» PROVIDED ENTRIES
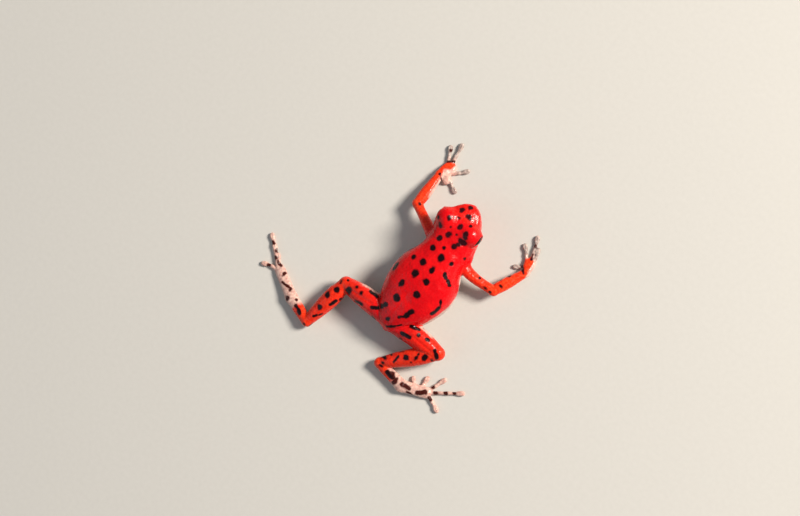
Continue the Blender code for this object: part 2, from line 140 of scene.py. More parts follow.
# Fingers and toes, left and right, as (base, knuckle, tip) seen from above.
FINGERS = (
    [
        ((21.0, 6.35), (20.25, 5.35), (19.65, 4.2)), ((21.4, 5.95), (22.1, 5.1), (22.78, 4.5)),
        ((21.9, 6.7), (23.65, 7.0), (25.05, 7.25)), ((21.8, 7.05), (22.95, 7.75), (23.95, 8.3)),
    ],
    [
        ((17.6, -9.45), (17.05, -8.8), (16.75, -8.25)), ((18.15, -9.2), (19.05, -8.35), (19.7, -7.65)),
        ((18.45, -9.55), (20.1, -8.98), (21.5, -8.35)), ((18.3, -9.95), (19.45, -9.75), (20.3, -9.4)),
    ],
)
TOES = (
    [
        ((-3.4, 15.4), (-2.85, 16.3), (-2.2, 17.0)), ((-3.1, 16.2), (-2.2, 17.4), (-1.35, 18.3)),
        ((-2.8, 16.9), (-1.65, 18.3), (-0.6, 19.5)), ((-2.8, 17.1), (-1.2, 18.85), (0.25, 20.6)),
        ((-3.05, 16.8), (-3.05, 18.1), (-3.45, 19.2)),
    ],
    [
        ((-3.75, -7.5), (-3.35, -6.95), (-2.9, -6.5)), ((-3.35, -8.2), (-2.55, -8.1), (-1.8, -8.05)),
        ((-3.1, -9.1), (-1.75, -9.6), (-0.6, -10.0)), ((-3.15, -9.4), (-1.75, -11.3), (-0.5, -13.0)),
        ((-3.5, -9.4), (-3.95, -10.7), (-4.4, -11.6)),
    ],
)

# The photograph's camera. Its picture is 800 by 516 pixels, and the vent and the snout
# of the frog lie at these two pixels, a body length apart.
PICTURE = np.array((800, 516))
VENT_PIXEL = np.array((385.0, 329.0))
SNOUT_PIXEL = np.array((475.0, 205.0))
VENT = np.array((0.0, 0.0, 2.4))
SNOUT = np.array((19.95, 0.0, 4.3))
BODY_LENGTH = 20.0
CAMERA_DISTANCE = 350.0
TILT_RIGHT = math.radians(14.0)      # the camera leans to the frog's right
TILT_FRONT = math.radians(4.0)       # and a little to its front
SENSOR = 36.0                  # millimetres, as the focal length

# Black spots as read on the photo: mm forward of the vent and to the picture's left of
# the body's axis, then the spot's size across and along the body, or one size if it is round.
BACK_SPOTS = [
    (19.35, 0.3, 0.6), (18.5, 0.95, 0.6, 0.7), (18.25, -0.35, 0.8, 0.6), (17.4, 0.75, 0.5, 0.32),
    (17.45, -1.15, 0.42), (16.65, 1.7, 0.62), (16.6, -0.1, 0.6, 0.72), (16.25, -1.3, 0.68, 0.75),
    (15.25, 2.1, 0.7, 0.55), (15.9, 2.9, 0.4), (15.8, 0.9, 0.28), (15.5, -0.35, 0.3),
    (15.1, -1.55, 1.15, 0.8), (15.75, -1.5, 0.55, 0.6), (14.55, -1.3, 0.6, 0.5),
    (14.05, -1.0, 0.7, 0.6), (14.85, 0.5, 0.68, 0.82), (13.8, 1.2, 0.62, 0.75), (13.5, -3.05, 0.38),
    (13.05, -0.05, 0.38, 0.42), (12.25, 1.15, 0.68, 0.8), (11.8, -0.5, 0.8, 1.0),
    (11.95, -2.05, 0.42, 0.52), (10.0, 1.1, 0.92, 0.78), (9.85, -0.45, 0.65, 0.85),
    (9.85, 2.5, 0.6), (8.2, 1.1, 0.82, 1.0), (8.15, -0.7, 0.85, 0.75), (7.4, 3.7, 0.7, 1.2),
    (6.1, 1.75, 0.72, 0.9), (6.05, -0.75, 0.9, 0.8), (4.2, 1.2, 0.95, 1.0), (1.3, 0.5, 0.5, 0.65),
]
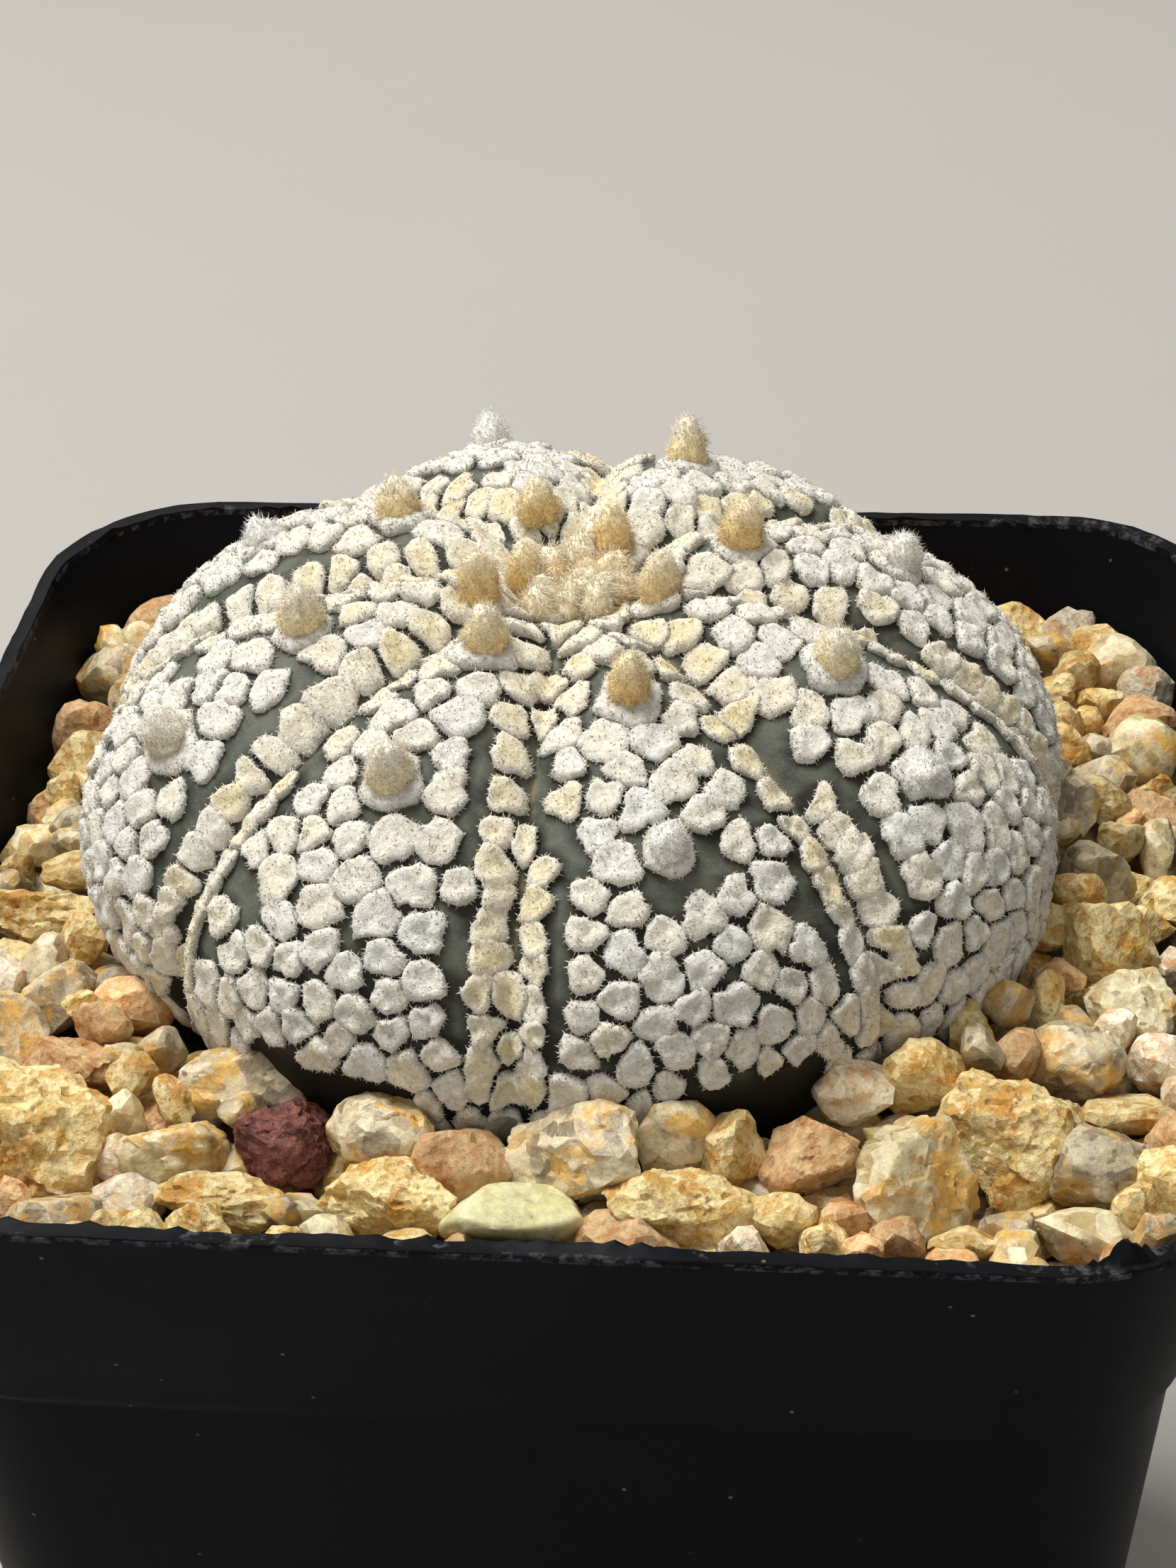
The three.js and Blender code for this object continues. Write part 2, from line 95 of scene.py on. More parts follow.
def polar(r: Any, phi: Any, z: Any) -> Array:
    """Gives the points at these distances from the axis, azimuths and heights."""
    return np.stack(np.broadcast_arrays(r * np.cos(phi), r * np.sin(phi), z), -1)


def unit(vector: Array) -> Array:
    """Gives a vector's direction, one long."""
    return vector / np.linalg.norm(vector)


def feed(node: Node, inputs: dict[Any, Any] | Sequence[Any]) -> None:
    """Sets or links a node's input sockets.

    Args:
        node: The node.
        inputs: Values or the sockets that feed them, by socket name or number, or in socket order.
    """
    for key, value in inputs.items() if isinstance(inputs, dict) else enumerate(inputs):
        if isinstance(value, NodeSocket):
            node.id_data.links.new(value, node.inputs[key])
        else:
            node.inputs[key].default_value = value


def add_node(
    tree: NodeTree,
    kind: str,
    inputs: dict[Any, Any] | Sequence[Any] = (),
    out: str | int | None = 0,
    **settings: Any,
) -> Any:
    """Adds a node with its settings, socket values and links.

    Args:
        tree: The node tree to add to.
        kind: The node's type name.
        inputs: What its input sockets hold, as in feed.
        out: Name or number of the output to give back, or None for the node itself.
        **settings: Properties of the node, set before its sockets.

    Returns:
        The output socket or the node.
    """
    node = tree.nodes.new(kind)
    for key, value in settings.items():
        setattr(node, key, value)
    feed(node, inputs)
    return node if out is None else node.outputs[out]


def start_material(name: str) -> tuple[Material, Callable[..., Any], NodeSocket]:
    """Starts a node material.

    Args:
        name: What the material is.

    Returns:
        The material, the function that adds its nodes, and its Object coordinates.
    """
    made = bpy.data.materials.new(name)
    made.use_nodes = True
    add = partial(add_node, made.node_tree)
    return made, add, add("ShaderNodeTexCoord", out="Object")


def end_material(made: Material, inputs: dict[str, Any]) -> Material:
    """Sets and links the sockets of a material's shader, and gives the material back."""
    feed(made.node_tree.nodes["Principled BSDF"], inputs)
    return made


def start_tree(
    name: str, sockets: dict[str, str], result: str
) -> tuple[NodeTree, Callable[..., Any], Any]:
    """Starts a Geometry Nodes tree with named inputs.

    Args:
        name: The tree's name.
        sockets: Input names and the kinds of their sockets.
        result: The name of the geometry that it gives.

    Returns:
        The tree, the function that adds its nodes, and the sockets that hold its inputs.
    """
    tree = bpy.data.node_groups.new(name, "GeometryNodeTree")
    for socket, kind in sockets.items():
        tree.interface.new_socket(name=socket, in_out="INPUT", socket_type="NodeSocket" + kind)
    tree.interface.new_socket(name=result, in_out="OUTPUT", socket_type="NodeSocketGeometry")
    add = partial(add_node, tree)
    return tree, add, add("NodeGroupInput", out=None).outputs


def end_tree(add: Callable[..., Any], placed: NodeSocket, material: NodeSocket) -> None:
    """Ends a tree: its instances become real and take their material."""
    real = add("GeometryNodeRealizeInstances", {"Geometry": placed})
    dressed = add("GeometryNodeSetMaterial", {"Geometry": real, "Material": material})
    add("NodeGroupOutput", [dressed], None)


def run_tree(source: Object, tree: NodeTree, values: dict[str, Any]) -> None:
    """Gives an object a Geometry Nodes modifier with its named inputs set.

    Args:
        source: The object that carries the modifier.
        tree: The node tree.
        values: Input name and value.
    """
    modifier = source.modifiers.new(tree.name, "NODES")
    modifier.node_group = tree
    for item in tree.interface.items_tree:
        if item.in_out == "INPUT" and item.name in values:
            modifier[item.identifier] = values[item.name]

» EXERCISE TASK
Return the lines from the line with "The three.js and" through the line with "values and links.", inclusive, exactly as they stand, and nothing else.

» FINAL ANSWER
The three.js and Blender code for this object continues. Write part 2, from line 95 of scene.py on. More parts follow.
def polar(r: Any, phi: Any, z: Any) -> Array:
    """Gives the points at these distances from the axis, azimuths and heights."""
    return np.stack(np.broadcast_arrays(r * np.cos(phi), r * np.sin(phi), z), -1)


def unit(vector: Array) -> Array:
    """Gives a vector's direction, one long."""
    return vector / np.linalg.norm(vector)


def feed(node: Node, inputs: dict[Any, Any] | Sequence[Any]) -> None:
    """Sets or links a node's input sockets.

    Args:
        node: The node.
        inputs: Values or the sockets that feed them, by socket name or number, or in socket order.
    """
    for key, value in inputs.items() if isinstance(inputs, dict) else enumerate(inputs):
        if isinstance(value, NodeSocket):
            node.id_data.links.new(value, node.inputs[key])
        else:
            node.inputs[key].default_value = value


def add_node(
    tree: NodeTree,
    kind: str,
    inputs: dict[Any, Any] | Sequence[Any] = (),
    out: str | int | None = 0,
    **settings: Any,
) -> Any:
    """Adds a node with its settings, socket values and links.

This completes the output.